What the exercise asks: Pick every line with "axes" from the material below.

Records to use:
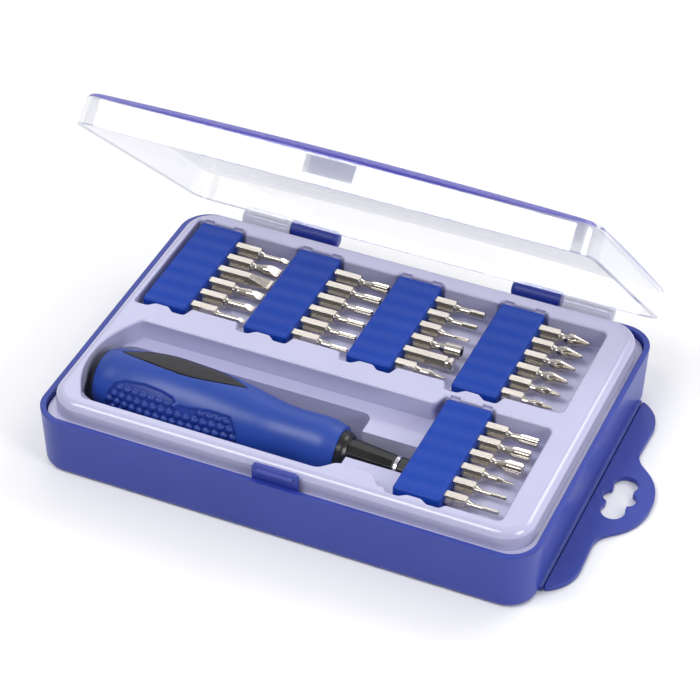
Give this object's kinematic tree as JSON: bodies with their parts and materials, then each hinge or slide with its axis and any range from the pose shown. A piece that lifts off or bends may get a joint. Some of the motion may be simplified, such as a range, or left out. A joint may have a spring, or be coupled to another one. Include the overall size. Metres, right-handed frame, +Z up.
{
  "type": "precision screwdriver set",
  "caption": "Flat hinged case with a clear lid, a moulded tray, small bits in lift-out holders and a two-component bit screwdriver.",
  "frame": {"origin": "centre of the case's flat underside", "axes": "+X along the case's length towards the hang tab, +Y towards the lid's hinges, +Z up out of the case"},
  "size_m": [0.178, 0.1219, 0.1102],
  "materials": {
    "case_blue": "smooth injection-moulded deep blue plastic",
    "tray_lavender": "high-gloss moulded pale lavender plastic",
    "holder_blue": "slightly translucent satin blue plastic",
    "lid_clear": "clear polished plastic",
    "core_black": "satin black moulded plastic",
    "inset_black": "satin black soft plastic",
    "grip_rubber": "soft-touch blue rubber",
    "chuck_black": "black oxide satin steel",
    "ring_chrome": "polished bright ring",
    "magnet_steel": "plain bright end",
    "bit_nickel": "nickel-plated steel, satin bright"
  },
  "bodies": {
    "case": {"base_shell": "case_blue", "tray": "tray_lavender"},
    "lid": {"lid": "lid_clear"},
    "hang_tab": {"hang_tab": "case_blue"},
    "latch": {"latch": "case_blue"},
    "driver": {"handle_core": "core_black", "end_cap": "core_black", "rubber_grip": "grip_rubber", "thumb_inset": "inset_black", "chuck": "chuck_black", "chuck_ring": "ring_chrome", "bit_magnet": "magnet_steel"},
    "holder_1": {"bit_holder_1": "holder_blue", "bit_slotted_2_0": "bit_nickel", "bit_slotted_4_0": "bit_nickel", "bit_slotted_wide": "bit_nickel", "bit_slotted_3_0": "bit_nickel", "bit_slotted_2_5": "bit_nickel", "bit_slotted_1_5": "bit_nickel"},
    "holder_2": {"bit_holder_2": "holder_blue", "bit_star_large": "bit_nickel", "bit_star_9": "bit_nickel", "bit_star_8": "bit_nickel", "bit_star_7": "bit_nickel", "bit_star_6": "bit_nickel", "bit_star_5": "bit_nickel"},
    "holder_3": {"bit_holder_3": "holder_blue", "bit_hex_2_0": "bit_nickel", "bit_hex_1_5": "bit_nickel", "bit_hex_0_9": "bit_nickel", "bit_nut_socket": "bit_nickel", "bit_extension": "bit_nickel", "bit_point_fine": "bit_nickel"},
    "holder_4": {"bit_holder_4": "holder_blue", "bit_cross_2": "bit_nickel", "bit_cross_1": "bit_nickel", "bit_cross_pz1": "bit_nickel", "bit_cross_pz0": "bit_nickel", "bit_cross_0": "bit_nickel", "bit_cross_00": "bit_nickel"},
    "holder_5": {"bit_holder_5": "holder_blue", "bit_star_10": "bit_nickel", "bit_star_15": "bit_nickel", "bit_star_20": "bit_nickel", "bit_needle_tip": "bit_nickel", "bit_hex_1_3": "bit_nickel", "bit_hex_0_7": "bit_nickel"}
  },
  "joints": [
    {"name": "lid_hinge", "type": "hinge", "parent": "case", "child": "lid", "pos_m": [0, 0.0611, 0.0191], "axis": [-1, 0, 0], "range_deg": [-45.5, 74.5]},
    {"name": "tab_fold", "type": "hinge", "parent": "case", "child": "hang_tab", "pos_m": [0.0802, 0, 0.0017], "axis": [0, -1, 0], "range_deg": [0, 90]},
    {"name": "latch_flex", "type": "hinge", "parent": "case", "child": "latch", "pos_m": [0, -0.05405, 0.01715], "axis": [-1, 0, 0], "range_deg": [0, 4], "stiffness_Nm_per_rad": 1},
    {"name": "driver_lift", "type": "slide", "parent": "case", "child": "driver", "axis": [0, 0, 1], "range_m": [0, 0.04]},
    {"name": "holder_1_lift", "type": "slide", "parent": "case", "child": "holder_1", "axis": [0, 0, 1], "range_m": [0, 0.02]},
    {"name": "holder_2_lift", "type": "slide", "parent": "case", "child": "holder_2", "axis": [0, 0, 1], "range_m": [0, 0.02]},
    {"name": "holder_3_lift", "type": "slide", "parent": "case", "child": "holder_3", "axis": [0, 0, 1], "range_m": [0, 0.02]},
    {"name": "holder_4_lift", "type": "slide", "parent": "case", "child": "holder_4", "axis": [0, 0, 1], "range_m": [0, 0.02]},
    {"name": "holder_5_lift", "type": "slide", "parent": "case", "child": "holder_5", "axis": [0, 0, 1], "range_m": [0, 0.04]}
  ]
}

--

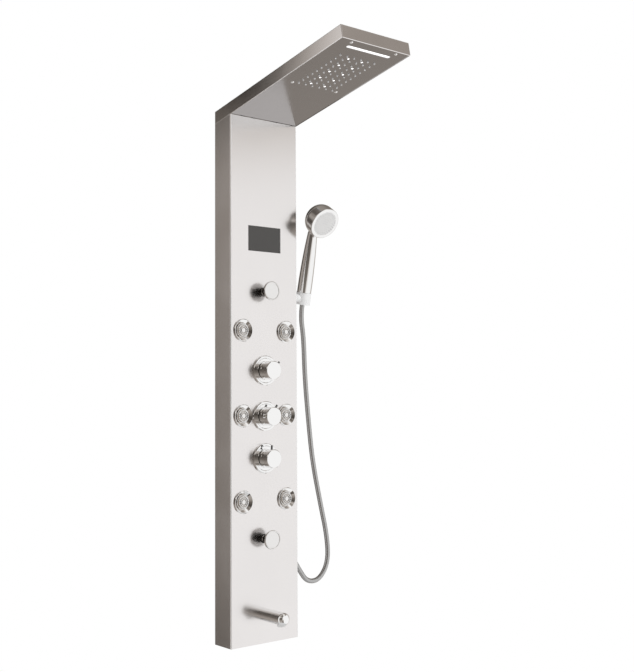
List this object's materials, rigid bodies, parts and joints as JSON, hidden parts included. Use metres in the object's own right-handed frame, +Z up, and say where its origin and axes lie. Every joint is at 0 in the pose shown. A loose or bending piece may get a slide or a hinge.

* * *

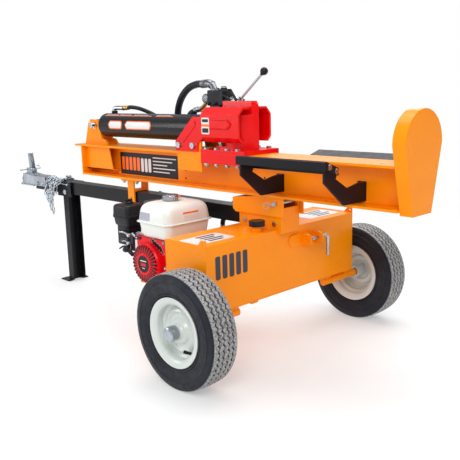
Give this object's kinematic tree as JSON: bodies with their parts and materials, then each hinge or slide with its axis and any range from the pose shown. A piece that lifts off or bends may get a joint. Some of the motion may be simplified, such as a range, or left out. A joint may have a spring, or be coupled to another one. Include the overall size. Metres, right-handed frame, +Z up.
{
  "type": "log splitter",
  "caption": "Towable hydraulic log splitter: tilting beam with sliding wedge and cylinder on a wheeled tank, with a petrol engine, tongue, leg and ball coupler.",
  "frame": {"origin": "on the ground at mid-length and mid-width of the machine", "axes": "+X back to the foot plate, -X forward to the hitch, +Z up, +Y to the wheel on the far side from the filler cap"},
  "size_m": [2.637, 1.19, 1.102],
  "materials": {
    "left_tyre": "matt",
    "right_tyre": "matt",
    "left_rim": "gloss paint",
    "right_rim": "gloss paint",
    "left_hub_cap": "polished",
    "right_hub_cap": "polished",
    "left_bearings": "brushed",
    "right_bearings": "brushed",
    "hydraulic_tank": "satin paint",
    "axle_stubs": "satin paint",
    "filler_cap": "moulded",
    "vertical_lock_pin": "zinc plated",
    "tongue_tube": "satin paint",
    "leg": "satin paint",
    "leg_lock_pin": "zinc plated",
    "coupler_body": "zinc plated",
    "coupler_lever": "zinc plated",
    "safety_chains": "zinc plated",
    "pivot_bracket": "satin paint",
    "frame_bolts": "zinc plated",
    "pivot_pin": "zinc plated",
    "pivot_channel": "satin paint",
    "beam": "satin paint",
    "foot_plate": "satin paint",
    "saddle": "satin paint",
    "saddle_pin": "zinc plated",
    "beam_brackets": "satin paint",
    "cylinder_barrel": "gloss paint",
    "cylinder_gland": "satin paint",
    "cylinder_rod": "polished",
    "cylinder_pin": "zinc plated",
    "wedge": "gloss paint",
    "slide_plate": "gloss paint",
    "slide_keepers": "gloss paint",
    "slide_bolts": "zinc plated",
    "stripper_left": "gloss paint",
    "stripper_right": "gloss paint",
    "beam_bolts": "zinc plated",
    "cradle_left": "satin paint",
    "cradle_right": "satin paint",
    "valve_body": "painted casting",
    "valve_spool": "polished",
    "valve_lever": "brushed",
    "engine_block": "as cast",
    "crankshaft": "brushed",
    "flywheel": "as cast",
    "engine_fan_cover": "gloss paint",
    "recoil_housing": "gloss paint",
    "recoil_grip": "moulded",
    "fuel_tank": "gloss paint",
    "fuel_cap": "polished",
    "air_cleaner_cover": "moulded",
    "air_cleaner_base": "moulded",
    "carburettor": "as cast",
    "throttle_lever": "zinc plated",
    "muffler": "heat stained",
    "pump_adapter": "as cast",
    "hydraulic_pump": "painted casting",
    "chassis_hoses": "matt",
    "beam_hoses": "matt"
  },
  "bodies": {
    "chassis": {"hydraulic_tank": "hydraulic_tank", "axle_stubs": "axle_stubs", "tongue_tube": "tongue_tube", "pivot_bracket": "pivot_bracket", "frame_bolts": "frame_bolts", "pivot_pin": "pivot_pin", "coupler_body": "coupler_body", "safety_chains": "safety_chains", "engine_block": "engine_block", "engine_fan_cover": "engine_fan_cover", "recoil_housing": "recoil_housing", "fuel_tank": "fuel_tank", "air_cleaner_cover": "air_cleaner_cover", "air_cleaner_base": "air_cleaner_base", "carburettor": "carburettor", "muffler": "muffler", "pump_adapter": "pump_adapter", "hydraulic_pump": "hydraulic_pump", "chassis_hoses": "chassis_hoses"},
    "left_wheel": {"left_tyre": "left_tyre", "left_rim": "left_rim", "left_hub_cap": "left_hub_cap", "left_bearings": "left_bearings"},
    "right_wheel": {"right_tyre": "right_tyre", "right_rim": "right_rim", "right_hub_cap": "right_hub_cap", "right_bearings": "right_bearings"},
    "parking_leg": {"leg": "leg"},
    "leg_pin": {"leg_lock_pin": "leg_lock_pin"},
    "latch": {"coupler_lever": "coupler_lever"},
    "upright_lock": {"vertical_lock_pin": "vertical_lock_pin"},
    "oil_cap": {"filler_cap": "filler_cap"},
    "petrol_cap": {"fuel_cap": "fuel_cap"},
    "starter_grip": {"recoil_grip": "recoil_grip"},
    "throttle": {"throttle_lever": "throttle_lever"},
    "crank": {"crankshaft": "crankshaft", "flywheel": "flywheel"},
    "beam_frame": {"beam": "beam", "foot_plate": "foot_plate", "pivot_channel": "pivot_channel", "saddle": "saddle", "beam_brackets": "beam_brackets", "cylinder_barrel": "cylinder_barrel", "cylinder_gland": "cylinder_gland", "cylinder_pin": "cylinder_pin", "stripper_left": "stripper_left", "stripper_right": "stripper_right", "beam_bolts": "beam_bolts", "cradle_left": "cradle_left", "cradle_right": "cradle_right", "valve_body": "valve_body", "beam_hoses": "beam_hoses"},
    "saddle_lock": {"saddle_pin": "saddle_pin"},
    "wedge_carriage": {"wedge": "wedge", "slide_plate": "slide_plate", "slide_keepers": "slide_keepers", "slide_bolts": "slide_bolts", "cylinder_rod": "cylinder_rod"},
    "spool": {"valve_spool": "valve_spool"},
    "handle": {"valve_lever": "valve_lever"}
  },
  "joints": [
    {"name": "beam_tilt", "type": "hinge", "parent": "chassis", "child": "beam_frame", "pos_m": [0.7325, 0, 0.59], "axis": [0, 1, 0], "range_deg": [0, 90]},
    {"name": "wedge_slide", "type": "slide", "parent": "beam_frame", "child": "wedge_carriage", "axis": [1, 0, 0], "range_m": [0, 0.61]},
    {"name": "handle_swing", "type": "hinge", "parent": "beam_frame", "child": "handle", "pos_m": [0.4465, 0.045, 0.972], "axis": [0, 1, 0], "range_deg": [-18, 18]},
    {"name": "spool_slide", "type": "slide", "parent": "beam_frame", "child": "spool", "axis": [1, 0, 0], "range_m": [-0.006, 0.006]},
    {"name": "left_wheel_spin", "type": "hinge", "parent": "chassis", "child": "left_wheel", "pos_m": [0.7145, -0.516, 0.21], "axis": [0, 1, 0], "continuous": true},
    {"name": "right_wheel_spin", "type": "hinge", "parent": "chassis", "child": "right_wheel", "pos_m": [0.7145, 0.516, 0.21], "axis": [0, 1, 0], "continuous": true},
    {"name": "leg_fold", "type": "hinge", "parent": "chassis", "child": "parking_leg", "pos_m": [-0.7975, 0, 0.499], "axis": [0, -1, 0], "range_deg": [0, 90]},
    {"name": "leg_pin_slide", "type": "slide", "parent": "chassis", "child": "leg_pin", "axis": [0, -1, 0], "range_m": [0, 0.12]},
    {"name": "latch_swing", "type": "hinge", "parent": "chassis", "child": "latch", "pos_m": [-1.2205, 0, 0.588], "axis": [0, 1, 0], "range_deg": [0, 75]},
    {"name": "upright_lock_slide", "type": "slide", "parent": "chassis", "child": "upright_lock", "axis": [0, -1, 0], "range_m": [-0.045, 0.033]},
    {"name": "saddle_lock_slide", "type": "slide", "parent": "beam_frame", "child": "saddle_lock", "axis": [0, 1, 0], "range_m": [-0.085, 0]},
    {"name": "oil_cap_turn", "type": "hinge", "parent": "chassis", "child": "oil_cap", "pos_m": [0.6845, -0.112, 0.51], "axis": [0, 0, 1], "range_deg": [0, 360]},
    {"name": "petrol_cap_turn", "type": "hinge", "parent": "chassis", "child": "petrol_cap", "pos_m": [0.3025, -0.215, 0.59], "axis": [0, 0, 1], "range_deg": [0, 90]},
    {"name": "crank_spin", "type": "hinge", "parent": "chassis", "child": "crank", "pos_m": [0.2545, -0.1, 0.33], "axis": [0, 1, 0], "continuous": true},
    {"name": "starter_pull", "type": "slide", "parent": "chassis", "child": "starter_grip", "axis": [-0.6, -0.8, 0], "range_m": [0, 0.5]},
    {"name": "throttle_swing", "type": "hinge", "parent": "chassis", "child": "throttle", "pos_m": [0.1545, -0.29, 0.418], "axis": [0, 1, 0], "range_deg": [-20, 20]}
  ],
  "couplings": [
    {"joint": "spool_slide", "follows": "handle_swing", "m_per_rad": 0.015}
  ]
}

Exercise result:
  "frame": {"origin": "centre of the case's flat underside", "axes": "+X along the case's length towards the hang tab, +Y towards the lid's hinges, +Z up out of the case"},
List this object's materials, rigid bodies, parts and joints as JSON, hidden parts included. Use metres in the object's own right-handed frame, +Z up, and say where its origin and axes lie. Every joint is at 0 in the pose shown. A loose or bending piece may get a slide or a hinge.
  "frame": {"origin": "on the ground at mid-length and mid-width of the machine", "axes": "+X back to the foot plate, -X forward to the hitch, +Z up, +Y to the wheel on the far side from the filler cap"},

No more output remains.